First, a few caveats. I’ve designed this chart under the assumption that a) the objective was to highlight the change-over-time, and b) that I wanted to present all 3 variables (i.e. statements) on a single graphic. To simplify the chart, I’ve combined the agree and disagree categories, and removed the neutrals entirely so we have even baselines.
Here’s what it looks like.
This is basically a stacked bar chart, with the disagree columns plotted as negative values. The dark grey line that cuts through the centre serves as the zero baseline for both the agree series (in blue) and the disagree series (in light grey).
Needless to say, this chart requires a lot of caveats when being presented, such as noting that the neutral responses have been removed for the sake of readability. It’s not perfect, but is certainly one approach that gets us closer to creating a complex, multi-variate chart that’s easier to read.

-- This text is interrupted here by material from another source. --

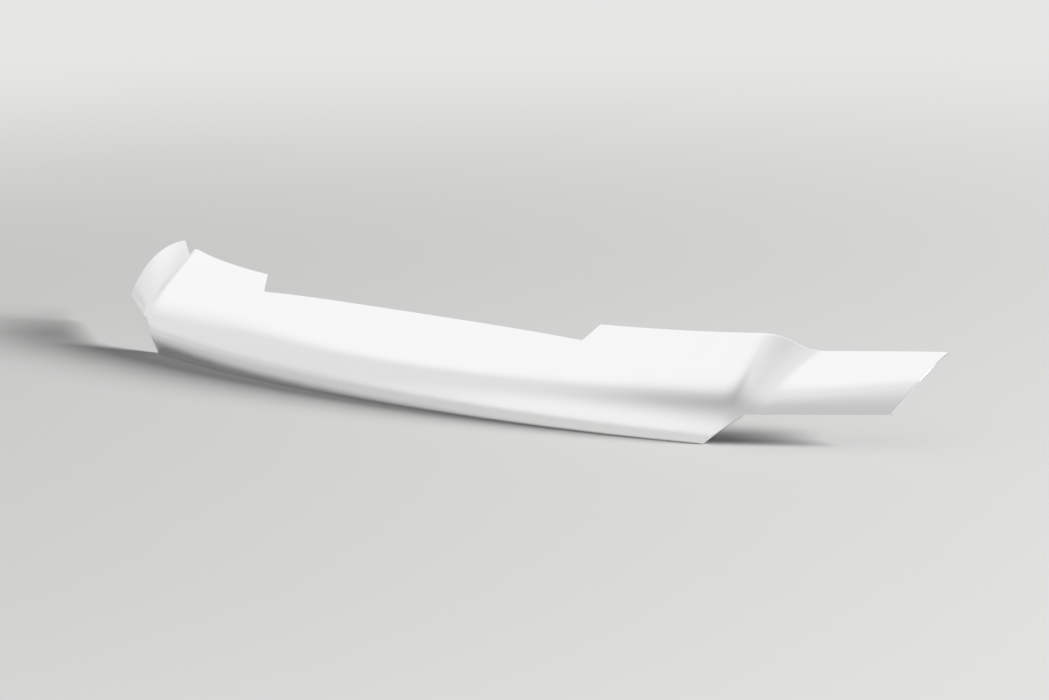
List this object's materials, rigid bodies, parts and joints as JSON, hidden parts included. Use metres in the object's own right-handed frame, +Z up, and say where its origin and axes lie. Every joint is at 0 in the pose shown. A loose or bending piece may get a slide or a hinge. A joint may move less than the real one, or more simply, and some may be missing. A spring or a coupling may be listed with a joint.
{
  "type": "hood bug deflector",
  "caption": "Low wraparound hood shield for a pickup: one formed plastic sheet with a chrome finish, a notched rear edge and swept side wings, held by foam tape.",
  "frame": {"origin": "the middle of the lower lip, at its inner face, on the plane of symmetry, where the shield is set against the hood's front edge", "axes": "+X to the vehicle's left, -Y to its front, +Z up, as the shield sits on the hood"},
  "size_m": [1.6034, 0.3312, 0.146],
  "materials": {
    "chrome_plastic": "mirror",
    "foam_tape": "closed-cell foam"
  },
  "bodies": {
    "root": {"shield": "chrome_plastic", "tape_lip_left": "foam_tape", "tape_lip_right": "foam_tape", "tape_rear_middle": "foam_tape", "tape_rear_left": "foam_tape", "tape_rear_right": "foam_tape", "tape_wing_rear_left": "foam_tape", "tape_wing_rear_right": "foam_tape", "tape_wing_front_left": "foam_tape", "tape_wing_front_right": "foam_tape"}
  },
  "joints": []
}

So what should you take away from this?
A few things. First, always make sure you consider the objective of your chart or visualization. You can have the exact same dataset and choose to visualize it many different ways and it won’t necessarily be wrong, or bad. Your objective(s) will inform everything from the chart type to even more subtle design choices related to formatting. So make sure you know what you’re trying to say, and design with that in mind. Put simply, design with purpose.
That said, never let your intention drive you to remove context or deceive your audience. Jason Chaffetz’s now infamous Planned Parenthood chart is a good example of where a chart creator’s bias (and generally poor handle of basic chart formatting rules) can lead to designing charts that straight up lie.
In the end, you could say that effective data visualization sits at the intersection of a clear objective, great design and good intentions.